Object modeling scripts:

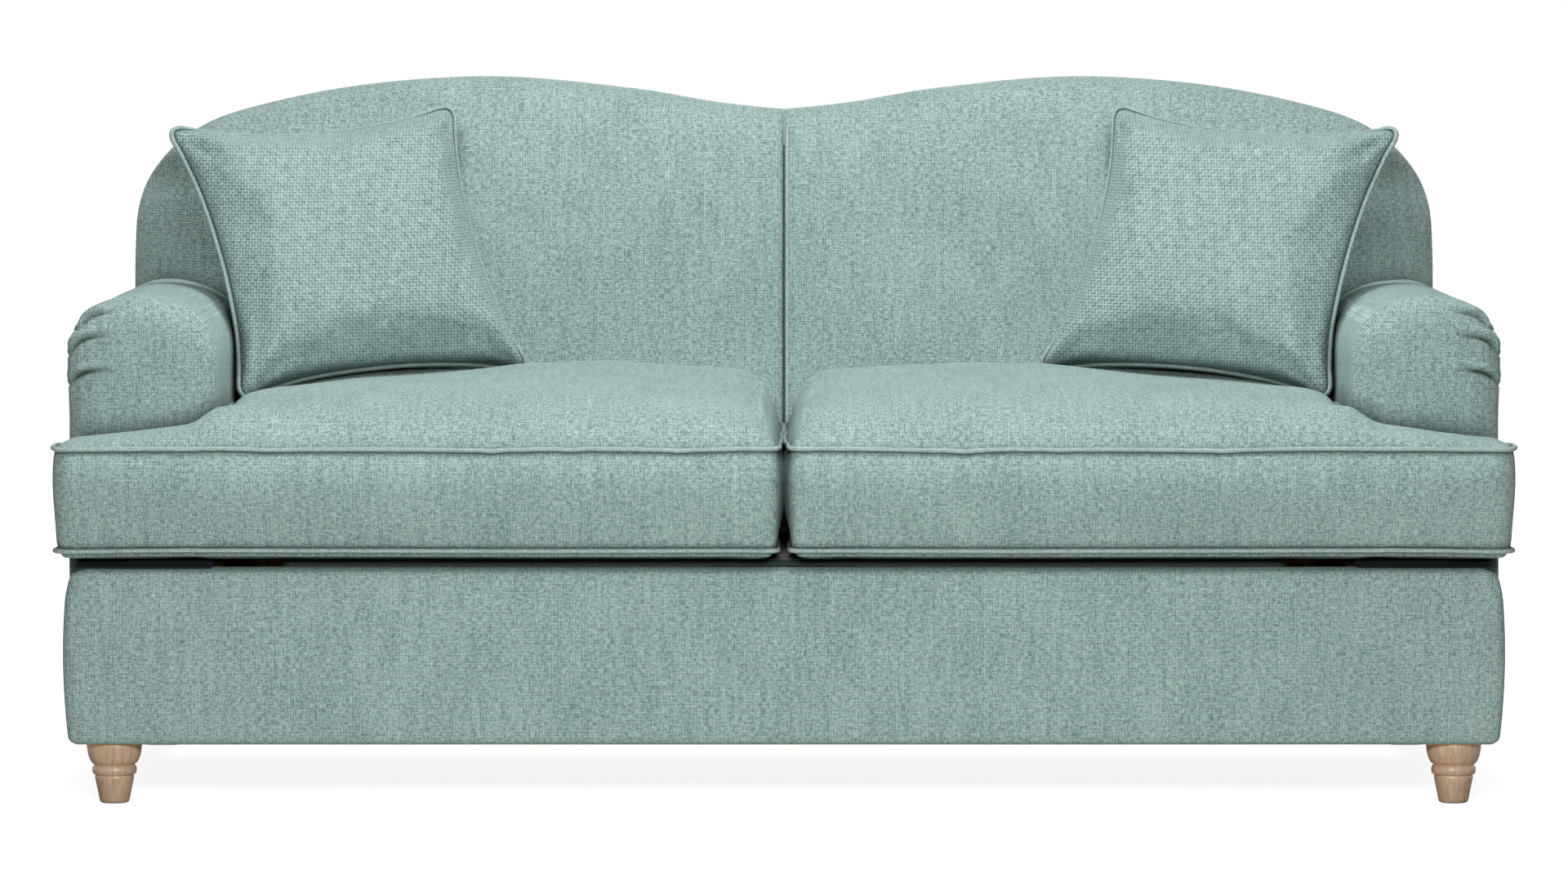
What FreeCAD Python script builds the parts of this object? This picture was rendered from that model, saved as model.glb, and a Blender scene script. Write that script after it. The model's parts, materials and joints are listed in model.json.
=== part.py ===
import FreeCAD, Part
import math
import os

# Sofa bed with English rolled arms, a two-hump tight back and two T-shaped
# seat cushions that lie on a three-fold bed. Units are millimetres.
# X is the width, -Y the front, +Y the back, +Z up. The origin is on the
# floor, under the middle of the sofa.

V = FreeCAD.Vector
os.makedirs("parts", exist_ok=True)

# Overall form
SOFA_FRONT = -470.0          # front face of the seat cushions
SOFA_BACK = 470.0            # rearmost point of the back
SEAT_HALF = 781.0            # half the width between the arms
ARM_WIDTH = 207.0
EAR_PROUD = 12.0             # the cushion ears stand out past the arms
SOFT_GAP = 0.3               # air between a soft piece and its neighbour

# Feet
FOOT_HEIGHT = 84.0
FOOT_TOP_R = 38.0
FOOT_NECK_R = 30.0
FOOT_BEAD_R = 31.5
FOOT_GROOVE_R = 27.5
FOOT_TIP_R = 20.0
FOOT_FLARE_HIGH = 27.0       # height of the flared top
FOOT_SHOULDER_HIGH = 10.0    # height of its curved lower part
FOOT_BEAD_HIGH = 13.0
FOOT_GROOVE_HIGH = 3.0
FOOT_TOP_EASE = 2.0          # how far the flare still widens above its shoulder
FOOT_TIP_EASE = 4.5          # bevel round the floor end
FOOT_INSET = 67.0            # from the arm's outer side to the foot's axis
FRONT_FOOT_INSET = 53.0      # from the base's front
REAR_FOOT_INSET = 71.0       # from the rear of the posts
REAR_FOOT_TOP = 60.0         # square rear foot, width at the top
REAR_FOOT_TIP = 42.0         # and at the floor
FOOT_BOLT_R = 5.0
FOOT_BOLT_IN_FOOT = 40.0
FOOT_BOLT_IN_BLOCK = 36.0
BOLT_FIT = 0.05              # radial clearance round a bolt or a fixed pin

# Base frame and its covers
BOARD = 18.0                 # plywood boards
COVER = 12.0                 # padded cover over a board
BASE_STEP_IN = 5.0           # of each end, from the arm's outer side
BASE_SET_BACK = 15.0         # of the front, from the cushions' front
BASE_TOP = 325.0             # top of the front rail
COVER_ROUND = 9.0
REAR_RAIL = 28.0
REAR_THICK = 37.0            # what the rear padding and rake add behind the posts
BLOCK_W = 85.0
BLOCK_D = 81.0
BLOCK_H = 40.0
BEARER = 25.0
SIDE_PANEL_DROP = 94.0       # of the side panel's top, below the arm's
ARM_RAIL_H = 60.0
TOP_BOARD_INSET = 30.0       # of the top board, from each side

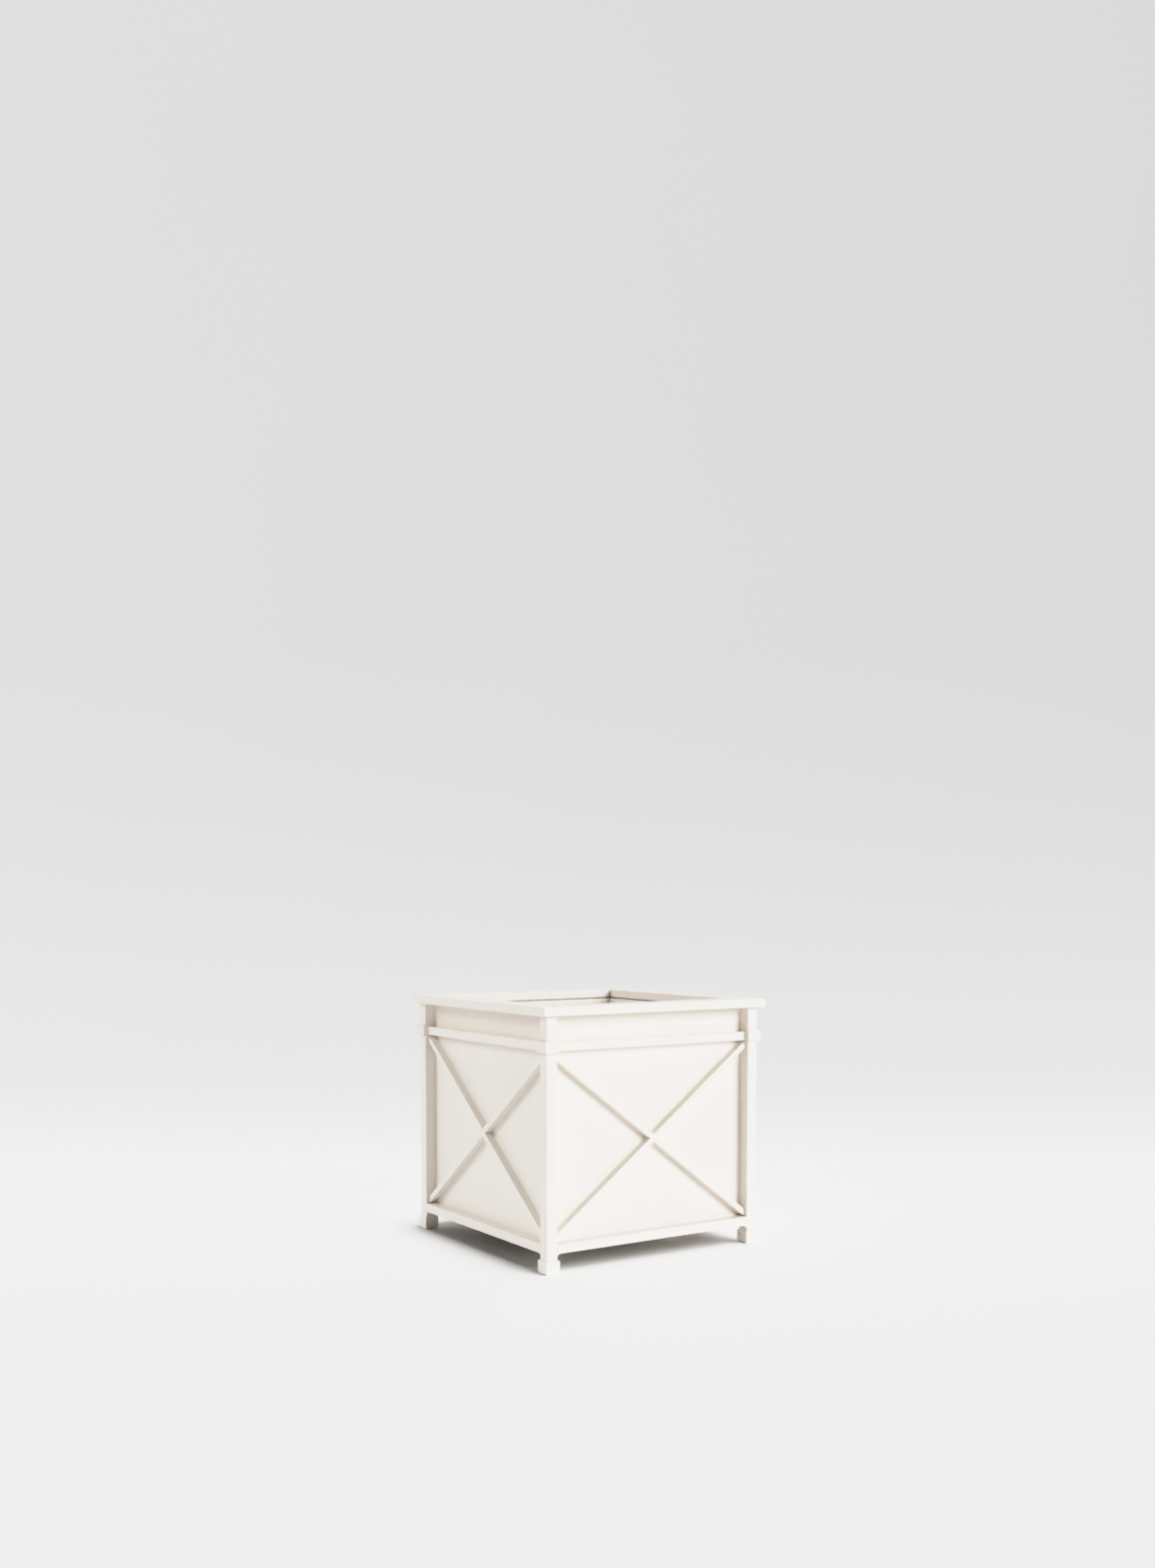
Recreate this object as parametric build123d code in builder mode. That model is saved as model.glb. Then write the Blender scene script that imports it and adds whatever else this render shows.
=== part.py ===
from build123d import *
import os
from math import cos, sin, radians, sqrt

os.makedirs("parts", exist_ok=True)

# ---- driving dimensions, millimetres, Z up, floor at Z = 0 ----
BODY = 600.0            # across the outer faces of the corner posts
HALF = BODY / 2
POST = 28.0             # square post section
POST_WALL = 1.5
POST_FOOT_Z = 12.0      # post end inside the shoe pocket
POST_TOP_Z = 573.0      # underside of the rim
POST_PLATE = 4.0

RIM_OUT = 629.0         # rim outer width
RIM_W = 65.0            # rim member width
RIM_T = 20.0            # rim member height
RIM_WALL = 1.5
RIM_Z = POST_TOP_Z

SHOE = 35.6             # foot shoe, square
SHOE_Z0, SHOE_Z1 = 4.0, 28.0
SHOE_BEVEL = 3.8
GLIDE = 34.6

LOW_Z0, LOW_Z1 = 43.5, 65.0      # lower rail
MID_Z0, MID_Z1 = 493.8, 513.8    # mid rail
MID_FRONT = 6.0                  # mid rail set back from the post face
RAIL_WALL = 1.5
GUSSET = 7.5                     # concave gusset under each lower rail end
GUSSET_D = 25.0

COLLAR_Z0, COLLAR_Z1 = 490.5, 517.8
COLLAR_OUT = 6.2                 # proud of the post face
COLLAR_SIDE = 2.5                # proud of the post side, towards the rail

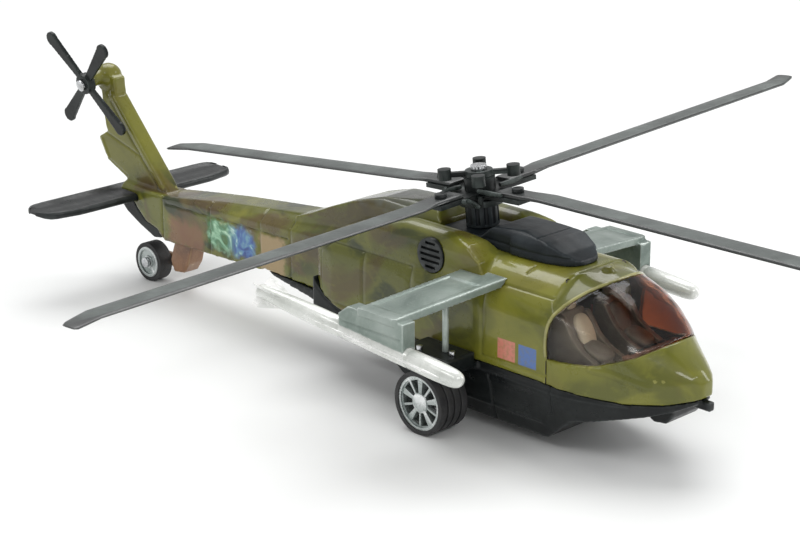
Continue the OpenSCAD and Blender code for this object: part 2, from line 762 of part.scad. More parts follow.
module motor_case() color(slate) from_mast() difference() {
    block(case_x0, case_x1, -7.6, 9, floor_z + 0.3, 21.3);
    block(case_x0 + 1.2, case_x1 - 1.2, -9, 7.8, floor_z + 1.3, 20.1);
    rod_y(axle_x, tyre_r, axle_r + 0.1, -20, 20);
    rod_y(gear_x, gear_z, arbor_r + fit, -20, 20);
}

module motor_lid() color(slate) from_mast() difference() {
    block(case_x0, case_x1, -9, -7.65, floor_z + 0.3, 21.3);
    rod_y(axle_x, tyre_r, axle_r + 0.1, -20, 20);
    rod_y(gear_x, gear_z, arbor_r + fit, -20, 20);
}

// ---------- assembly ----------

cabin_shell();
nose_shell();
windshield();
roof_cowling();
exhaust_left();
exhaust_right();
chassis();
cockpit_floor();
seat_left();
seat_right();
dash_panel();
wing_left();
wing_right();
strut_left();
strut_right();
missile_left();
missile_right();
gear_studs();
tail_cap();
stabilator();
tail_leg();
tail_axle();
tail_wheel_hub();
tail_tyre();
tail_rotor();
tail_rotor_pin();
mast_sleeve();
mast_shaft();
rotor_hub();
absorber_star();
rotor_cap();
blade_front();
blade_left();
blade_rear();
blade_right();
blade_bolts();
main_axle();
axle_pinion();
rim_left();
rim_right();
tyre_left();
tyre_right();
motor_case();
motor_lid();
spring_gear();
spring_arbor();
mainspring();
chassis_screws();
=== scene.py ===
"""Toy helicopter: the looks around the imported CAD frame. Lengths in mm unless said otherwise."""

import json
import math

import bmesh
import bpy
import numpy as np
from mathutils import Matrix, Vector
from mathutils.bvhtree import BVHTree


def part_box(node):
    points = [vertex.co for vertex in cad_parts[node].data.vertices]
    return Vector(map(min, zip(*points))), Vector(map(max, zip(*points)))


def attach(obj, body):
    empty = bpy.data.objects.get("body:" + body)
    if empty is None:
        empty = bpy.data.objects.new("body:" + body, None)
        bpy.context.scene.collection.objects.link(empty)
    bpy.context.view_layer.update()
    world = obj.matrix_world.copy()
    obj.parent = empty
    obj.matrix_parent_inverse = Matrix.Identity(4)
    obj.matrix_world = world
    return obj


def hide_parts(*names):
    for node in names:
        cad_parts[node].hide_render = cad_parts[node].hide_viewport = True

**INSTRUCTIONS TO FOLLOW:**
Set down, unchanged, the line that contains "cabin_shell();" together with every later line in the records, through the last one.

**REPLY TO THE TASK:**
cabin_shell();
nose_shell();
windshield();
roof_cowling();
exhaust_left();
exhaust_right();
chassis();
cockpit_floor();
seat_left();
seat_right();
dash_panel();
wing_left();
wing_right();
strut_left();
strut_right();
missile_left();
missile_right();
gear_studs();
tail_cap();
stabilator();
tail_leg();
tail_axle();
tail_wheel_hub();
tail_tyre();
tail_rotor();
tail_rotor_pin();
mast_sleeve();
mast_shaft();
rotor_hub();
absorber_star();
rotor_cap();
blade_front();
blade_left();
blade_rear();
blade_right();
blade_bolts();
main_axle();
axle_pinion();
rim_left();
rim_right();
tyre_left();
tyre_right();
motor_case();
motor_lid();
spring_gear();
spring_arbor();
mainspring();
chassis_screws();
=== scene.py ===
"""Toy helicopter: the looks around the imported CAD frame. Lengths in mm unless said otherwise."""

import json
import math

import bmesh
import bpy
import numpy as np
from mathutils import Matrix, Vector
from mathutils.bvhtree import BVHTree


def part_box(node):
    points = [vertex.co for vertex in cad_parts[node].data.vertices]
    return Vector(map(min, zip(*points))), Vector(map(max, zip(*points)))


def attach(obj, body):
    empty = bpy.data.objects.get("body:" + body)
    if empty is None:
        empty = bpy.data.objects.new("body:" + body, None)
        bpy.context.scene.collection.objects.link(empty)
    bpy.context.view_layer.update()
    world = obj.matrix_world.copy()
    obj.parent = empty
    obj.matrix_parent_inverse = Matrix.Identity(4)
    obj.matrix_world = world
    return obj


def hide_parts(*names):
    for node in names:
        cad_parts[node].hide_render = cad_parts[node].hide_viewport = True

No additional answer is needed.